石破は5日の衆院予算委で「抜け穴という、自分たちが利益を得ることは全く考えていない」などと突き放していたが、「自分たちが利益を得ること」ばかり考えていた結果が裏金事件であり、一体誰が信じるのか。もはや自民に性善説は通用しないのは国民にとっくにバレているのだ。
その裏金事件を受けて開かれる見通しの参院政治倫理審査会では、出席する意向の旧安倍派議員のほとんどが非公開を希望しているという。3月、5月と2度にわたって政倫審出席を拒否した上、ようやく出てくると思いきや、非公開で──なんて国民を愚弄するにも程がある。
要するに「やっているフリ」のなんちゃって民主主義。それが今の自民の姿であり、石破はこんないい加減な姿勢で政治の信頼を取り戻せると考えているのだろうか。
折しも隣国の韓国では尹錫悦大統領が突然、「非常戒厳」の発出を宣言。これに与党を含む国会議員や多くの市民が反発し、国会が解除決議を行い、大統領が閣議を通じて戒厳令を解除する事態が発生した。日本国内では6時間で沈静化──などと報じるメディアもあるが、コトの本質は与野党議員と民衆が身を賭して民主主義を守ったということであり、韓国と日本の国会、与野党の緊張感の違いに愕然としてしまう。政治評論家の本澤二郎氏がこう言う。

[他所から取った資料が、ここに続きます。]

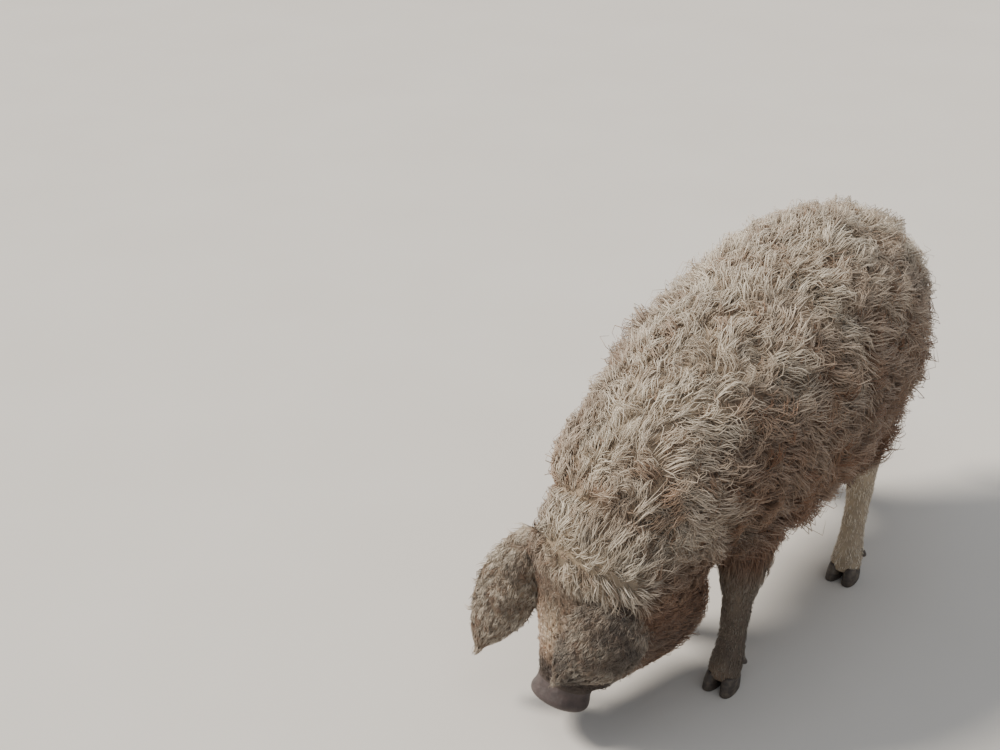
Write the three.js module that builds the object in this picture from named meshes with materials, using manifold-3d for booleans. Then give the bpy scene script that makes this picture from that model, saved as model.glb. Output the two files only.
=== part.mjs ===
// Mangalica pig, a still life-size model in the pose of a pig that feeds from the floor.
// Millimetres, +X towards the head, +Y to the pig's left, +Z up, feet on the plane z = 0.
import * as THREE from "three";
import { mergeVertices } from "three/addons/utils/BufferGeometryUtils.js";
import Module from "manifold-3d";

const wasm = await Module();
wasm.setup();

// Driving dimensions
const HEAD_YAW = 15; // degrees that the lowered head turns to the pig's right
const GAP = 0.3; // clearance between pieces that touch
const LEG_Y = 112; // middle line of each leg from the pig's centre plane
const EYE_RADIUS = 11;
const EAR_WIDTH = 128; // the left ear; the right one is seen more from its edge
const EAR_WIDTH_RIGHT = 114;
const EAR_CUP = 20; // how far the ear's edges bend towards the head
const TAIL_LENGTH = 190;
const TOE_LENGTH = 50;
const TOE_WIDTH = 25;
const TOE_HEIGHT = 25; // at the middle of the claw
const HOOF_SLOPE = 0.35; // rise of the hoof's top towards the toe
const TOE_SPREAD = 4; // degrees that each toe turns out

const CURL_LENGTH = 146;
const CURL_WIDTH = 110;
const HEAD_CURL_LENGTH = 88;
const HEAD_CURL_WIDTH = 64;
const EAR_BLADE = 11; // the ear without its tufts
const EAR_TUFT = 7; // how far the tufts stand out of it

const CURL_SPACING = 122; // between neighbours in a row
const TORSO_ROWS = { from: 66, to: 740, step: 96 };
const NECK_ROWS = { from: 796, to: 880, step: 66 };

const CURL_SIDES = 5;
const BODY_SIDES = 22;
const HEAD_SIDES = 18;
const LEG_SIDES = 12;

const coat = new THREE.MeshStandardMaterial({ color: 0xb09a7c, roughness: 0.95, metalness: 0 });
const bareSkin = new THREE.MeshStandardMaterial({ color: 0x4a4140, roughness: 0.6, metalness: 0 });
const horn = new THREE.MeshStandardMaterial({ color: 0x2f2a26, roughness: 0.45, metalness: 0 });
const eyeball = new THREE.MeshStandardMaterial({ color: 0x1c130d, roughness: 0.1, metalness: 0 });

const rad = THREE.MathUtils.degToRad;
const vec = (x, y, z) => new THREE.Vector3(x, y, z);

// Value at x on a smooth curve through the rows [x, value], level at both ends.
function along(rows, x) {
  const last = rows.length - 1;
  if (x <= rows[0][0]) return rows[0][1];
  if (x >= rows[last][0]) return rows[last][1];
  const i = rows.findIndex((row) => row[0] > x) - 1;
  const slope = (k) =>
    k <= 0 || k >= last ? 0 : (rows[k + 1][1] - rows[k - 1][1]) / (rows[k + 1][0] - rows[k - 1][0]);
  const span = rows[i + 1][0] - rows[i][0];
  const t = (x - rows[i][0]) / span;
  const h00 = 2 * t ** 3 - 3 * t ** 2 + 1;
  const h10 = t ** 3 - 2 * t ** 2 + t;
  const h01 = 3 * t ** 2 - 2 * t ** 3;
  const h11 = t ** 3 - t ** 2;
  return h00 * rows[i][1] + h10 * span * slope(i) + h01 * rows[i + 1][1] + h11 * span * slope(i + 1);
}

function solid(geometry) {
  const g = geometry.clone();
  g.deleteAttribute("normal");
  g.deleteAttribute("uv");
  const merged = mergeVertices(g, 1e-3);
  return new wasm.Manifold(
    new wasm.Mesh({
      numProp: 3,
      vertProperties: new Float32Array(merged.attributes.position.array),
      triVerts: new Uint32Array(merged.index.array),
    }),
  );
}

function geometryOf(manifold) {
  const mesh = manifold.getMesh();
  const points = new Float32Array(mesh.numVert * 3);
  for (let i = 0; i < mesh.numVert; i++)
    points.set(mesh.vertProperties.subarray(i * mesh.numProp, i * mesh.numProp + 3), i * 3);
  const g = new THREE.BufferGeometry();
  g.setAttribute("position", new THREE.BufferAttribute(points, 3));
  g.setIndex(new THREE.BufferAttribute(new Uint32Array(mesh.triVerts), 1));
  g.computeVertexNormals();
  return g;
}

// The largest closed surface of a joined or cut solid.
function largest(manifold) {
  const pieces = manifold.decompose();
  pieces.sort((a, b) => b.volume() - a.volume());
  return pieces[0];
}

// A closed skin over rings of points, each ring the same way round, with a fan over each end
// that meets at the ring's middle or at the tip given.
function skinOver(rings, tip = null) {
  const sides = rings[0].length;
  const points = rings.flat();
  const middle = (ring) => ring.reduce((sum, p) => sum.add(p), vec(0, 0, 0)).divideScalar(sides);
  const start = points.push(middle(rings[0])) - 1;
  const end = points.push(tip ?? middle(rings[rings.length - 1])) - 1;
  const faces = [];
  for (let k = 0; k < sides; k++) {
    const next = (k + 1) % sides;
    for (let r = 0; r + 1 < rings.length; r++) {
      const a = r * sides;
      const b = a + sides;
      faces.push(a + k, a + next, b + next, a + k, b + next, b + k);
    }
    const tail = (rings.length - 1) * sides;
    faces.push(start, next, k, end, tail + k, tail + next);
  }
  const g = new THREE.BufferGeometry();
  g.setAttribute("position", new THREE.Float32BufferAttribute(points.flatMap((p) => p.toArray()), 3));
  g.setIndex(faces);
  const made = solid(g);
  if (made.volume() > 0) return made;
  for (let i = 0; i < faces.length; i += 3) [faces[i], faces[i + 1]] = [faces[i + 1], faces[i]];
  g.setIndex(faces);
  return solid(g);
}

// One ring of a limb: centre, half sizes along two directions.
function oval(centre, across, up, halfAcross, halfUp, sides) {
  return Array.from({ length: sides }, (_, k) => {
    const a = (2 * Math.PI * k) / sides;
    return centre
      .clone()
      .addScaledVector(across, halfAcross * Math.sin(a))
      .addScaledVector(up, halfUp * Math.cos(a));
  });
}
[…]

「石破首相の答弁は安倍、菅、岸田政権と変わらず、熱意も決意も感じられませんでした。国民民主党を取り込み、補正予算なども成立のメドがついた。残りの課題は後回しして時間を稼げばいい。そういった背景から緊張感のない質疑になったのでしょう。民主主義を勝ち取り、民主主義の大切さを知っている韓国と、民主主義を口にしながら無定見な政治家が少なくない日本との違いが浮き彫りになったように感じます」
やはり顔が代わっても中身は同じ。来夏の参院選でトドメを刺す必要がある。